Lisa Schwarzbaum of Entertainment Weekly gave the film a "C+" rating, and wrote, "... every scene is bumpered with actorly business and production detail that says more about nostalgia for the pop culture of earlier American decades than about the hard socioeconomic truths of being a poor, young, undereducated parent". In her review for The Washington Post, Rita Kempley criticized Barrymore's performance: "Barrymore, a delightful comic actress, has the spunk for the role, but can't do justice to the complexities of Beverly's conflicted personality. So she comes off as abrasive and neglectful as opposed to headstrong and ambitious, winning no empathy for this sour single mom". Edward Guthmann also had problems with Barrymore's performance in his review for the San Francisco Chronicle: "She never relaxes, never surrenders to the character, but instead tries to justify her and to make us like her despite her selfishness and poor mothering.
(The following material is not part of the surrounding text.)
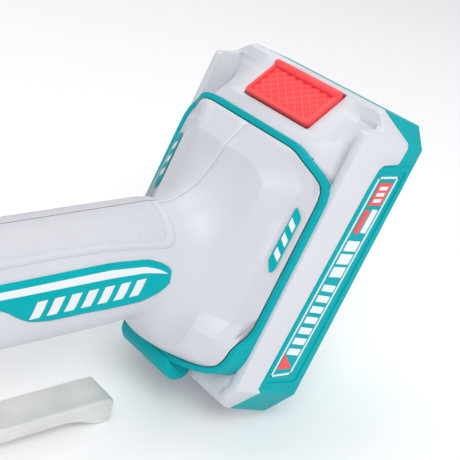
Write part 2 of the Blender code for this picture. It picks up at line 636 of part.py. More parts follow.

American actors as a rule are terrified of playing unsympathetic characters, particularly when they've gained the celebrity and box-office appeal that Barrymore has". Giving the 2 out of 4 stars, Ron Weiskind of the Pittsburgh Post-Gazette called it "a troubling trip" and "is one bumpy ride".

==Box office==
Riding in Cars with Boys made $10.8 million during its opening weekend, ranking in second place below From Hell. It grossed $30.1 million in the United States and $35.7 million in total including an international gross of $5.6 million. Compared to its $47 million budget, the film was a box office bomb. The film's box office failure was largely attributed to its post-9/11 release.

==Home media==
Riding in Cars with Boys was released on DVD and VHS on March 19, 2002.